# STATED EXERCISE:
Return only the lines running from the line that holds "middle = (low + high) / 2" to the line that holds "if empty is", including both.

# RECORDED DATA:

____________________

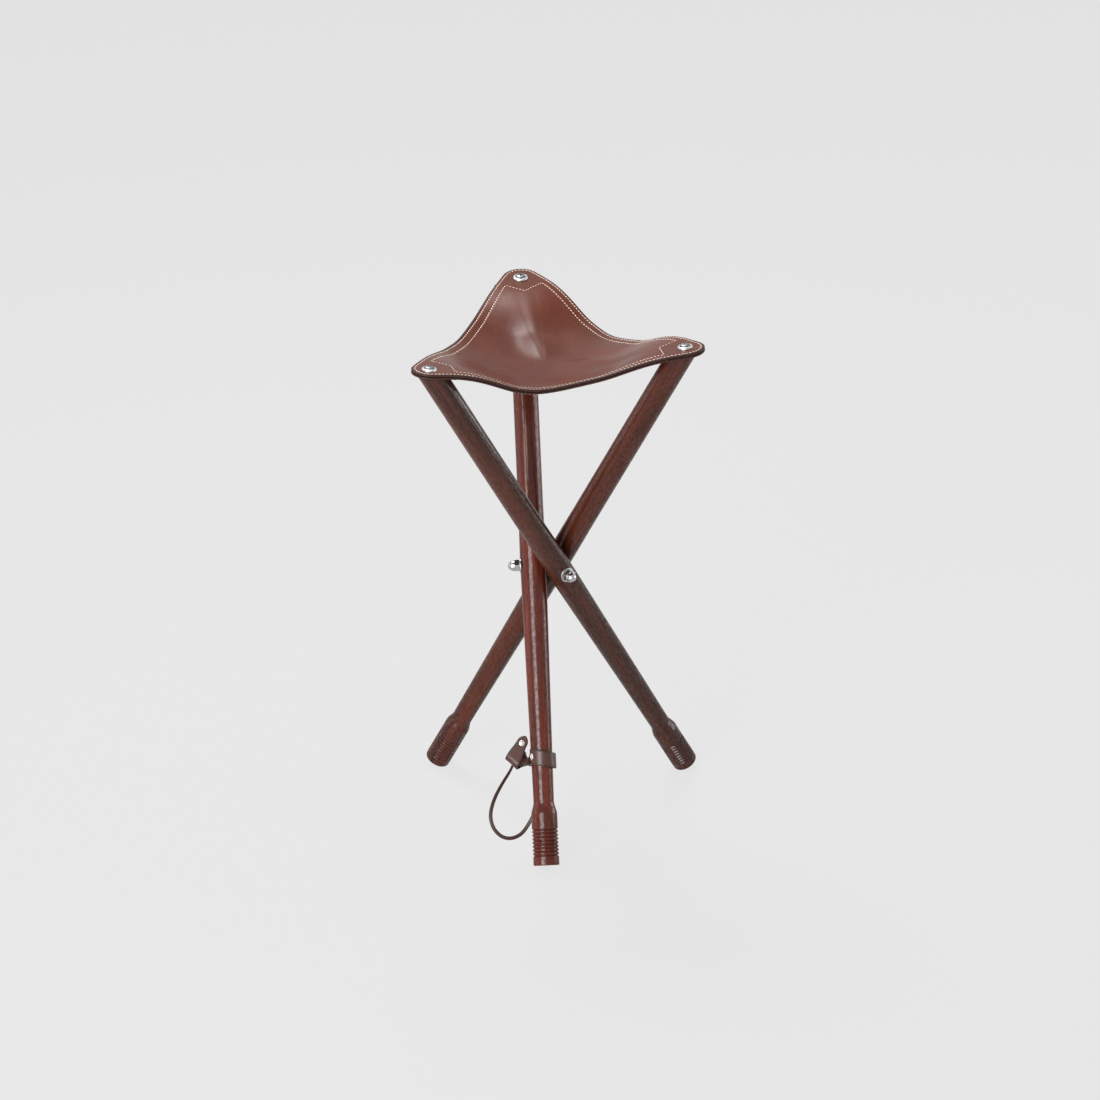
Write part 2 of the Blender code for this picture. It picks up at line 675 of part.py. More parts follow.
def ribbon_mesh(name, stations, thickness):
    """Strip of leather: at each station a flat section, across the given way and square to the path."""
    places = np.array([tuple(place) for place, _, _ in stations])
    across = np.array([tuple(way) for _, way, _ in stations])
    half = np.array([width / 2 for _, _, width in stations])[:, None]
    tangents = np.gradient(places, axis=0)
    normals = np.cross(tangents, across)
    normals /= np.linalg.norm(normals, axis=1, keepdims=True)
    left = places + across * half
    right = places - across * half
    up = normals * (thickness / 2)
    top = np.stack((left + up, right + up), 1)
    bottom = np.stack((left - up, right - up), 1)
    return grid_shell(name, top, bottom)


def snap_matrix():
    """Frame of the snap on the tongue: origin on the leather's middle, Z out of its front face."""
    _, _, tongue, _ = strap_frame()
    crossing = strap_path()[-TONGUE_STATIONS - 1][0]
    place = crossing + tongue * SNAP_PLACE
    front = Vector((0, 1, 0))
    columns = Matrix((tongue, front.cross(tongue), front)).transposed().to_4x4()
    return Matrix.Translation(place) @ columns


def stud_matrix():
    """Frame of the snap's stud on the band round the leg, Z out of the leather."""
    x = STRAP_RADIUS * math.cos(STUD_ANGLE) - STRAP_STAND_OFF
    y = STRAP_RADIUS * math.sin(STUD_ANGLE)
    place = Vector((x, y, STRAP_SLANT * x))
    out = Vector((math.cos(STUD_ANGLE), math.sin(STUD_ANGLE), 0))
    side = Vector((0, 0, 1)).cross(out)
    columns = Matrix((side, Vector((0, 0, 1)), out)).transposed().to_4x4()
    return Matrix.Translation(place) @ columns


def post_hole(matrix):
    radius = SNAP_POST_RADIUS + GAP
    depth = 3.0 * STRAP_LEATHER
    mesh = turned("hole", ((0, -depth / 2), (radius, -depth / 2), (radius, depth / 2), (0, depth / 2)), 12)
    return "DIFFERENCE", mesh, matrix


def snap_cap_mesh():
    """Domed cap whose post goes through the leather."""
    base = STRAP_LEATHER / 2 + GAP
    end = -STRAP_LEATHER / 2 - GAP
    profile = [(0, end), (SNAP_POST_RADIUS, end), (SNAP_POST_RADIUS, base), (SNAP_CAP_RADIUS, base)]
    for step in range(1, 5):
        angle = step / 4 * math.pi / 2
        radius = SNAP_CAP_RADIUS * math.cos(angle) if step < 4 else 0.0
        profile.append((radius, base + SNAP_CAP_HEIGHT * (0.25 + 0.75 * math.sin(angle))))
    return turned("snap_cap", profile, 20)


def snap_socket_mesh():
    """Socket ring behind the leather, under the cap."""
    top = -STRAP_LEATHER / 2 - 2.0 * GAP
    low = top - SNAP_SOCKET_HEIGHT
    shoulder = (SNAP_SOCKET_BORE + SNAP_SOCKET_RADIUS) / 2
    profile = ((SNAP_SOCKET_BORE, top), (SNAP_SOCKET_BORE, low), (shoulder, low),
               (SNAP_SOCKET_RADIUS, top - GAP), (SNAP_SOCKET_RADIUS, top))
    return turned("snap_socket", profile, 20)


def snap_stud_mesh():
    """Stud on the band that the socket closes over."""
    base = STRAP_LEATHER / 2 + GAP
    flange = base + STUD_HEIGHT / 3
    top = base + STUD_HEIGHT
    crown = SNAP_POST_RADIUS
    profile = ((0, -STRAP_LEATHER / 2), (SNAP_POST_RADIUS, -STRAP_LEATHER / 2), (SNAP_POST_RADIUS, base),
               (STUD_RADIUS, base), (STUD_RADIUS - GAP, flange), (STUD_NECK_RADIUS, flange + GAP),
               (STUD_KNOB_RADIUS, top - 2.0 * GAP), (crown, top), (0, top))
    return turned("snap_stud", profile, 20)


def thong_curve():
    """Hanging loop: a round tube on a smooth curve through the route's points."""
    points = [Vector(p) + Vector((0, 0, STRAP_PLACE)) for p in THONG_POINTS]
    curve = bpy.data.curves.new("thong", "CURVE")
    curve.dimensions = "3D"
    curve.bevel_depth = THONG_RADIUS
    curve.bevel_resolution = 2
    curve.use_fill_caps = True
    spline = curve.splines.new("POLY")
    spline.points.add(THONG_STEPS)
    count = len(points) - 1
    for index in range(THONG_STEPS + 1):
        place = index / THONG_STEPS * count
        k = min(int(place), count - 1)
        t = place - k
        p0 = points[max(k - 1, 0)]
        p1 = points[k]
        p2 = points[k + 1]
        p3 = points[min(k + 2, count)]
        bend = (p1 * 2 + (p2 - p0) * t + (p0 * 2 - p1 * 5 + p2 * 4 - p3) * t ** 2
                + (p1 * 3 - p0 - p2 * 3 + p3) * t ** 3) * 0.5
        spline.points[index].co = (*bend, 1.0)
    return curve


def build():
    clear_scene()
    wood = {key: material("stained wood leg " + key, (0.155, 0.034, 0.021), 0.28) for key in "abc"}
    leather = (0.205, 0.066, 0.048)
    bright = (0.75, 0.75, 0.74)
    hub = add_empty("hub", None, Matrix.Identity(4))
    add_object("three_way_bolt", three_way_bolt_mesh(), material("bolt steel", bright, 0.25, 1.0), hub)
    add_object("seat_leather", seat_leather_mesh(), material("seat leather", leather, 0.4), hub)
    for lap, name in enumerate(EDGES):
        finish = material("edge strip " + name, leather, 0.5)
        add_object("edge_strip_" + name, strip_mesh(lap), finish, hub)
    for key in "abc":
        fold = add_empty("fold_" + key, hub, arm_matrix(key))
        level = arm_matrix(key).inverted()
        corner = level @ corner_matrix(key)
        lap = CORNERS.index(key)
        arm = Matrix.Identity(4)
        add_object("leg_" + key, leg_mesh(key), wood[key], fold)
        patch = patch_mesh(lap)
        add_object("corner_patch_" + key, patch, material("corner patch " + key, leather, 0.5), fold, level)
        metal = material("cup washer " + key, bright, 0.18, 1.0)
        add_object("cup_washer_" + key, cup_washer_mesh(), metal, fold, corner)
        add_object("seat_screw_" + key, seat_screw_mesh(), material("screw " + key, bright, 0.2, 1.0), fold,
                   corner)
        station = add_empty("arm_" + key, hub, arm_matrix(key))
        add_object("pivot_washer_" + key, washer_mesh(), material("washer " + key, bright, 0.25, 1.0),
                   station, arm)
        add_object("cap_nut_" + key, cap_nut_mesh(), material("cap nut " + key, bright, 0.15, 1.0),
                   station, arm)
    fold_b = bpy.data.objects["fold_b"]
    strap_place = Matrix.Translation((0, 0, STRAP_PLACE))
    strap = ribbon_mesh("strap", strap_path(), STRAP_LEATHER)
    strap = cut(strap, [post_hole(snap_matrix()), post_hole(stud_matrix())], "closing_strap")
    add_object("closing_strap", strap, material("strap leather", leather, 0.45), fold_b, strap_place)
    nickel = (0.78, 0.76, 0.72)
    snap = strap_place @ snap_matrix()
    add_object("snap_cap", snap_cap_mesh(), material("snap cap", nickel, 0.2, 1.0), fold_b, snap)
    add_object("snap_socket", snap_socket_mesh(), material("snap socket", nickel, 0.25, 1.0), fold_b, snap)
    stud = strap_place @ stud_matrix()
    add_object("snap_stud", snap_stud_mesh(), material("snap stud", nickel, 0.25, 1.0), fold_b, stud)
    add_object("thong", thong_curve(), material("thong leather", (0.11, 0.045, 0.035), 0.5), fold_b)
    stand(hub)


def stand(hub):
    """Set the stool's outline, without the thong, in the middle of the frame and its feet on the floor."""
    bpy.context.view_layer.update()
    graph = bpy.context.evaluated_depsgraph_get()
    low = np.full(3, np.inf)
    high = np.full(3, -np.inf)
    for made in bpy.data.objects:
        if made.type != "MESH":
            continue
        shape = made.evaluated_get(graph)
        places = np.array([tuple(made.matrix_world @ v.co) for v in shape.data.vertices])
        low = np.minimum(low, places.min(axis=0))
        high = np.maximum(high, places.max(axis=0))
    middle = (low + high) / 2
    hub.location = (-middle[0], -middle[1], -low[2])
    bpy.context.view_layer.update()


build()
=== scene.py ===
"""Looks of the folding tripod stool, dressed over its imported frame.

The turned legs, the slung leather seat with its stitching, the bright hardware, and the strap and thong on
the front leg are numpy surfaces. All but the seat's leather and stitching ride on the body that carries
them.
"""

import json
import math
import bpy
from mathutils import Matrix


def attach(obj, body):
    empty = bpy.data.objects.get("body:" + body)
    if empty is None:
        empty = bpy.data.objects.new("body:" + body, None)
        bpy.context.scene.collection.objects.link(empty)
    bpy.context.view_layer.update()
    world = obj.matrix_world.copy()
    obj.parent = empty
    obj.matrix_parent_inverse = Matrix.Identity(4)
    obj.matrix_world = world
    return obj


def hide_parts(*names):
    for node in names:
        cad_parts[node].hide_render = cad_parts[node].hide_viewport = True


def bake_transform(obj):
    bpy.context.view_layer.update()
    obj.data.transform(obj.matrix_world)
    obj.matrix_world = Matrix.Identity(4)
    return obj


bl_info = {
    "name": "Folding Tripod Stool Finish",
    "version": (1, 0, 0),
    "blender": (4, 5, 0),
    "location": "View3D > Sidebar > Stool",
    "description": "Dresses a folding tripod stool in stained wood, stitched leather and bright hardware",
    "category": "Object",
}

import bmesh
import bpy
import numpy as np
from bpy.props import FloatProperty, FloatVectorProperty, PointerProperty
from mathutils import Matrix, Vector

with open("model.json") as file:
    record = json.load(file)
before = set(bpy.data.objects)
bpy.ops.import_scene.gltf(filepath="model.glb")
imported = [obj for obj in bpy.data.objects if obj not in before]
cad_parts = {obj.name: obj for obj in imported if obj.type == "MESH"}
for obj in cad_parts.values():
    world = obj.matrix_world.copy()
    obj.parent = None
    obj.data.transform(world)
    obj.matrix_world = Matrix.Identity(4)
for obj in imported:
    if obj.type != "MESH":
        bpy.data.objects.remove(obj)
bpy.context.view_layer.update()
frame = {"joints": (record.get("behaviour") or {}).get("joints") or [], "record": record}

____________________

# COMPLETE OUTPUT:
    middle = (low + high) / 2
    hub.location = (-middle[0], -middle[1], -low[2])
    bpy.context.view_layer.update()


build()
=== scene.py ===
"""Looks of the folding tripod stool, dressed over its imported frame.

The turned legs, the slung leather seat with its stitching, the bright hardware, and the strap and thong on
the front leg are numpy surfaces. All but the seat's leather and stitching ride on the body that carries
them.
"""

import json
import math
import bpy
from mathutils import Matrix


def attach(obj, body):
    empty = bpy.data.objects.get("body:" + body)
    if empty is None:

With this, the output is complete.